There is a very informative and educational read, but not difficult, focused on this question:

http://www.amazon.com/The-Predictors-Maverick-Physicists-Fortune/dp/0805057579

The question was, can one build computer models that predicted the market? And hence become unfathomably rich. Hopefully my spoiling of the plot won’t ruin the tale itself. The bottom line was they created models that impressively modeled the past but never did manage to model the future. (Contrary to the misleading sub head.)

11. Actual sub head designed to sell as many copies as possible:

“The Predictors: How a Band of Maverick Physicists Used Chaos Theory to Trade Their Way to a Fortune on Wall Street”

“The Predictors: How a Band of Maverick Physicists Used Chaos Theory (and anything else they could think of) To Fool Themselves Into Believing They Could Trade Their Way to a Fortune on Wall Street, But Ended Up As Failures”

Although the honest version doesn’t have the same ring to it…

12. John B() says:

Will

I THINK the market predictor program was covered here once

13. PhysicsGroup says:

The models are wrong because of the initial assumption that without GH gases the troposphere would have been isothermal. We know this assumption is made because we know the 255K temperature is at about 5Km altitude, and yet they say the surface would have been the same 255K. From there they get their sensitivity by assuming water vapor makes rain forests about 30 to 40 degrees hotter than dry regions and carbon dioxide adds a bit of warming also. In fact none of that happens.

The assumption regarding isothermal conditions is inherently applying the Clausius “hot to cold” statement which is just a corollary of the Second Law which only applies in a horizontal plane. That we know because it is clearly specified (as here) that the entropy equation is derived by assuming that changes in molecular gravitational potential energy can be ignored. It is those changes which actually cause the temperature gradient to evolve, so we must always remember that sensible heat transfers are not always from warmer to cooler regions in a vertical plane in a gravitational field
.
So they cannot prove that the Clausius statement they use to get their assumed isothermal conditions is correct in a vertical column of a planet’s troposphere, and so they cannot prove the fundamental building block upon which they built the GH conjecture.

14. JH says:

Sorry to hear you don’t like Taylor series. That puts you in the minority (of one, I think) of mathematicians. Dare to be different!

I know, Mr. Briggs, isn’t sad? I was simply trying to apply your rule of “goodness depends on actual use.” In fact, I wanted to apply the rule to all mathematics theorems to conclude mathematics has no goodness at all. However, I thought it would’ve made you weep and howl, so I didn’t.

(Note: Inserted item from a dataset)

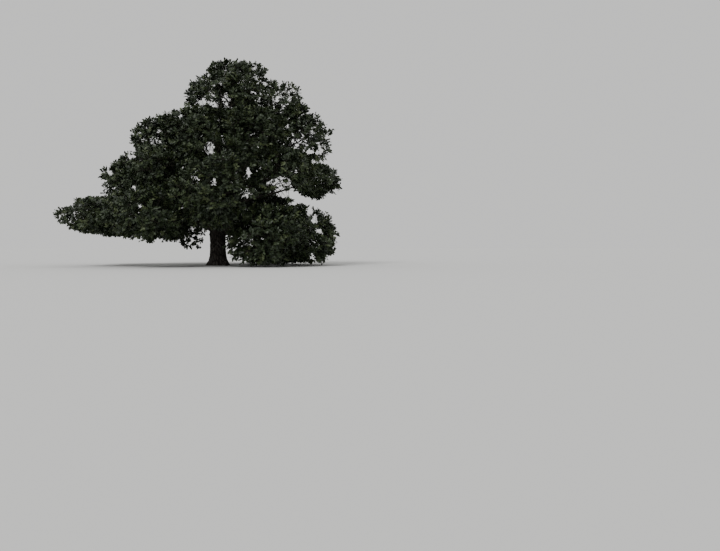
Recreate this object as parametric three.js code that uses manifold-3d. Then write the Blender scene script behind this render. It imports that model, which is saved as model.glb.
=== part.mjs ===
// A broad evergreen oak grown in the open: a short thick trunk, a leader that runs on up through the
// crown, boughs that reach out to all sides, and the masses of foliage that they carry, in five tiers.
// Millimetres, +Z up. The origin is the middle of the flat cut under the trunk, at ground level. +X is to
// the right of the tree's front and +Y is to its back.

import * as THREE from "three";
import { mergeVertices } from "three/addons/utils/BufferGeometryUtils.js";
import Module from "manifold-3d";

const wasm = await Module();
wasm.setup();

// Trunk and leader
const TRUNK_WIDTH = 1100;
const FORK_HEIGHT = 3000;
const FORK_WIDTH = 1120;
const FLARE_WIDTH = 1700;
const FLARE_HEIGHT = 420;
const FLARE_LOBES = 5;
const FLARE_LOBE_DEPTH = 0.14;
const TRUNK_MESH = { sides: 20, rings: 8 };
const LEADER_WIDTH = 860;
const LEADER_TIP_WIDTH = 200;
const LEADER_MESH = { sides: 10, rings: 10 };

// Boughs. Shares are of a bough's own length or width.
const BOUGH_TIP_WIDTH = 130;
const BOUGH_MESH = { sides: 5, rings: 6 };
const TAPER_POWER = 0.85;
const FORK_AT = 0.42;
const FORK_SHARE = 0.66;
const CROOK = 0.035;
const HANDLE = 0.36;
const ENTRY = 0.9;
const GAP = 0.4;

// Foliage. Shares are of the way from a mass's middle to the edge of its space.
const GROUND_CLEARANCE = 120;
const BETWEEN_MASSES = 20;
const UNDERSIDE_AT_TRUNK = 1300;
const UNDERSIDE_FALL = 0.16;
const REACH_VARIES = 0.03;
const SIZE_VARIES = 0.05;
const CORE_SHARE = 0.87;
const CORE_ROUGHNESS = 0.24;
const CORE_SEAM = 0.94;
const STEM_WIDTH = 115;
const TWIG_WIDTH = 70;
const TWIG_TAPER = 0.6;
const TWIGS = 7;
const TWIG_SPREAD = 1.62;
const TWIG_ROOTS_ALONG = 0.5;
const TWIG_END = 0.66;
const SIDE_TWIG_FROM = 0.33;
const SIDE_TWIG_TURN = 0.68;
const SIDE_TURN_VARIES = 0.2;
const SIDE_TWIG_WIDTH = 56;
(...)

There exist objective criteria for judging whether a model performs well and for comparisons between two postulated models for the same data set. Whom a model usefully serves is not one of the criteria.
(Comparing model results produced by historical data of different lengths) is not fair.)

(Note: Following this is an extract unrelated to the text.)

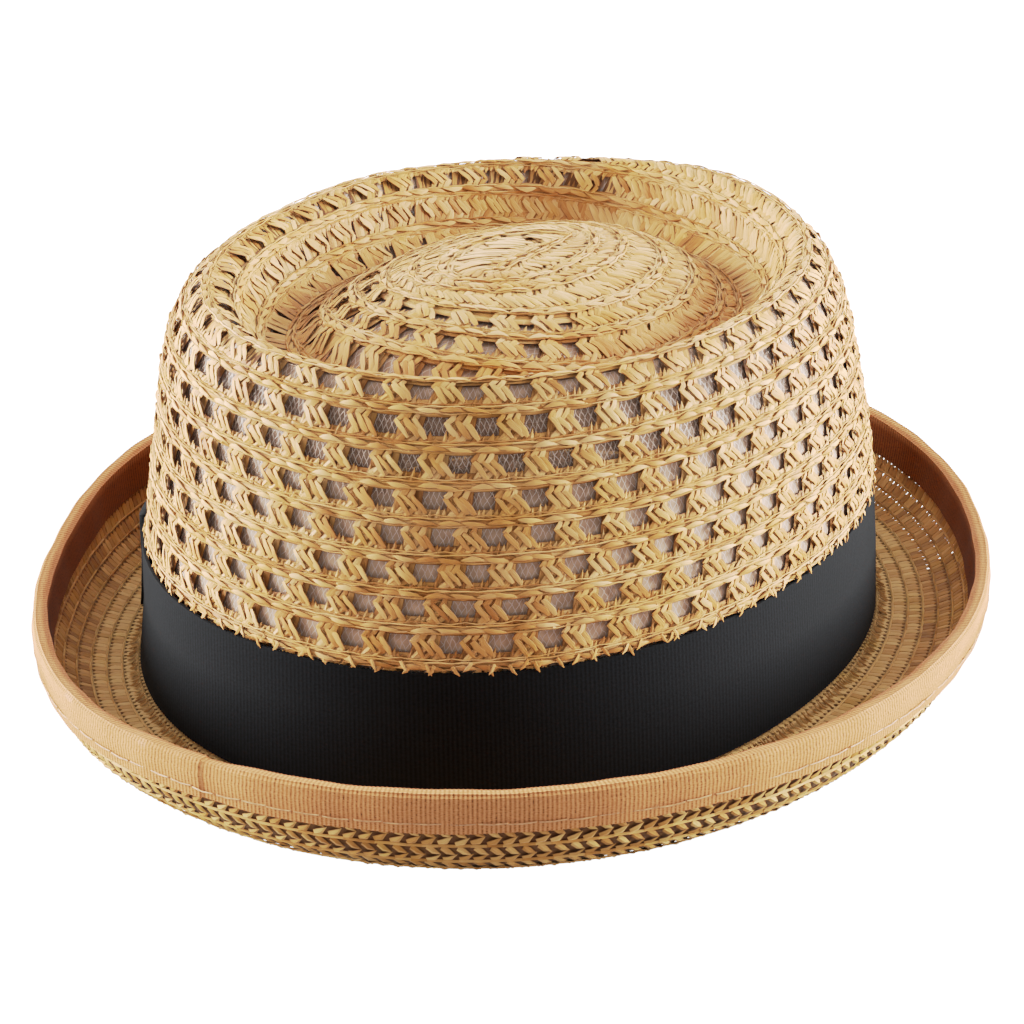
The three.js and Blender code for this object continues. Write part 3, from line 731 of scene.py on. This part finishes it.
wire(tree, shader, {"Base Color": pale, "Alpha": fuzz, "Roughness": 0.45, "IOR": 1.53,
                    "Specular IOR Level": 0.2, "Sheen Weight": 0.05, "Sheen Roughness": 0.4})
net.data.materials.append(NET)
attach(net, "root")
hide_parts("net_lining")

# BRIM STRAW
# The brim is a finer, closed plait of the same straw, sewn row against row from the crown's foot
# outwards and pressed into a deep upward curl. Small holes are left between the rows.

BRIM_OVAL = (86.6, 15.9)
BRIM_REACH = {"mean": 28.9, "left": -4.2, "back": 2.6, "diagonal": -3.9}
BRIM_RISE = {"mean": 26.3, "left": 2.5, "back": -0.9, "diagonal": -5.0}
BRIM_CURVE = 3.2
BRIM_MIDDLE = 0.9
BRIM_STATIONS = (0.5, 89.99)
BRIM_ROWS = 10.5
PLAIT_PITCH, PLAIT_ROW = 3.45, 4.4


def brim_size(sizes, angle):
    """A size of the brim at an angle, in millimetres."""
    return (sizes["mean"] + sizes["left"] * np.cos(angle) + sizes["back"] * np.sin(angle)
            + sizes["diagonal"] * np.sin(2 * angle))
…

15. ‘I was simply trying to apply your rule of “goodness depends on actual use.” ‘

I don’t think this is Mr Brigg’s rule. Rather the rule of all people who are not insane. 😉

My flashy European sports car is excellent to drive in, but would not be so good to live in. I can criticize the car as a lousy place to live and sleep in, and such a criticism would, of course, be completely ‘unfair’ to my car. Because unlike a Winnebago, that’s not what it was designed for. The issue of fairness is irrelevant to the issue of usefulness. (I notice you subtly used the word ‘good’ instead of ‘useful’ to try to make your argument work.) If you keep failing to understand this distinction, you’re going to keep making the same mistake.

16. JH says:

Will N,

I don’t think this is Mr Brigg’s rule. Rather the rule of all people who are not insane.

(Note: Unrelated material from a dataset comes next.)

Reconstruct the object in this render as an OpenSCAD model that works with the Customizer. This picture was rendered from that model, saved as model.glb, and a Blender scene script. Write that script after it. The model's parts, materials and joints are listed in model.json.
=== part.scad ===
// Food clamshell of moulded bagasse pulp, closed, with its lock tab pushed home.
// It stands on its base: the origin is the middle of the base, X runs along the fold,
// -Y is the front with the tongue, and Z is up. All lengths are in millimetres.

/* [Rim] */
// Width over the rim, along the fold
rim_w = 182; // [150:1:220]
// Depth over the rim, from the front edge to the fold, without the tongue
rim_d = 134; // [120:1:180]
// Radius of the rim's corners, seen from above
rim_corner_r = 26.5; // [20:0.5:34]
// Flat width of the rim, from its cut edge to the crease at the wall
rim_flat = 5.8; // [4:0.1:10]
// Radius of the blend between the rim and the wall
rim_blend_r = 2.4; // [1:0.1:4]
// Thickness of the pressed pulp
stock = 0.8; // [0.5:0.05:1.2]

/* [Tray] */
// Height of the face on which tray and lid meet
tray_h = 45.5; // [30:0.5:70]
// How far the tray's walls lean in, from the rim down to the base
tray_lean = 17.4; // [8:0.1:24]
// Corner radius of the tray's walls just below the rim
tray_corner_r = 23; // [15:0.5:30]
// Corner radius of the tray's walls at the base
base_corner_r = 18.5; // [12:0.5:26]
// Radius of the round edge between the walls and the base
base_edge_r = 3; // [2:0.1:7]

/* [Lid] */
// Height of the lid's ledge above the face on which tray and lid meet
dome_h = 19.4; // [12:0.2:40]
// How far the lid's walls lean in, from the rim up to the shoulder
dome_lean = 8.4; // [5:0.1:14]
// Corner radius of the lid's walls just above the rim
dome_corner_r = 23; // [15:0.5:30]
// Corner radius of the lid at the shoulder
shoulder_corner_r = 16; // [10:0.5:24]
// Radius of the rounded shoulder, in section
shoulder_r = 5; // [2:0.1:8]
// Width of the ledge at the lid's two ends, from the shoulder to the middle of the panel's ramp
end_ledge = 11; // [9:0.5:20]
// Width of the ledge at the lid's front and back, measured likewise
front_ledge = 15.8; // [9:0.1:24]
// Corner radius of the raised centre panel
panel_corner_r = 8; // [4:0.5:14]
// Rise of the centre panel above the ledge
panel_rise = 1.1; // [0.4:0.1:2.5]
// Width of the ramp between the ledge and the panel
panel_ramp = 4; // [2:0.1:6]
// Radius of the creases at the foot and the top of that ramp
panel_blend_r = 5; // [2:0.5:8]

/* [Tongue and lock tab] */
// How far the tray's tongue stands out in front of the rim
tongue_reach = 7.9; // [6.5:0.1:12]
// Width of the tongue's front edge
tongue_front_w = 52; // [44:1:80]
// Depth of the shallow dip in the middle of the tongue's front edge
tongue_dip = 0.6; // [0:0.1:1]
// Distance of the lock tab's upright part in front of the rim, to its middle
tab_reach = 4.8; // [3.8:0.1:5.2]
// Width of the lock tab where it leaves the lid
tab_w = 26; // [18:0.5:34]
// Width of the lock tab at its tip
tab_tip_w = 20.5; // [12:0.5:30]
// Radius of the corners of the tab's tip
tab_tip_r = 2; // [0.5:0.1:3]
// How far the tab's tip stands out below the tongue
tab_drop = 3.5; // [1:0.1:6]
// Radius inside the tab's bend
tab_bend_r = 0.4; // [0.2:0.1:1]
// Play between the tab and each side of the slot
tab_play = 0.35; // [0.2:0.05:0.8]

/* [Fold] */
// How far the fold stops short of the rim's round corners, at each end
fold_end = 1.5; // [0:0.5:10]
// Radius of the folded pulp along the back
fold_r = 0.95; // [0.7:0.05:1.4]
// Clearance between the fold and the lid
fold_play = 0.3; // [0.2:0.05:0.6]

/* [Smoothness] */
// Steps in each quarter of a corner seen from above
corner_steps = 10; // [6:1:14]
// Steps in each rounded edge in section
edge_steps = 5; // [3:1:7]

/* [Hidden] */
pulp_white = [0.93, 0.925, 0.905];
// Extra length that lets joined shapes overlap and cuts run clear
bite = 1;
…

I don’t know if it is the rule of all insane people. I do think that it’s not a well-defined, objective rule to judge the goodness of a statistical model or mathematics.

(I have heard people say that mathematicians are crazy and insane though.)

There are also differences between the goodness of a model and (fair) comparisons among different models/results. Yes, the issue of fairness is irrelevant to the issue of usefulness in this post, which is the reason that I used parentheses.

17. If that’s the only question you’re ever going to ask of a model, then the answer is only going to be of interest to those who are building similar types of models. Most of the time your answer will provide information nobody is interested in. For example, IPCC climate models are used by everyone to predict how global temperature will change in 10, 30, 50, 100 years. The question we want the answer to is, how well are they doing at this task? It’s a well defined question and its answer can be determined objectively.

18. Will, you make a good point, but let me also ask–do you believe the temperature reports by NOAA and other organizations? I don’t.

19. It’s a little frustrating. In my field (engineering) or even in philosophy, or to a great extent in science, all you need do is demonstrate a single failure of the method or argument, to force everyone back to the drawing board. With temperature modelling of this type there is no serious accountability. Mosher can come here and claim it’s all good, ignore clear examples of failures which disprove his assertions, and he and others can just hand wave the problems away as having no ‘material impact’ on their final results. And since nobody ‘really’ knows what the global temperature trends actually are, they are safe in the knowledge that even if they do bad quality work, it’s not going to be easy to notice. (Although people are starting to notice.) If I was a lousy engineer I’d work in this field, because I could get away with being sloppy and over confident. So I’m not taking these modelling efforts too seriously because of the lack of accountability.

But that doesn’t mean the planet isn’t gradually warming. It’s been warming at various rates, on and off, for 300 years. I have no reason to believe the long term trend is on the cusp of suddenly changing.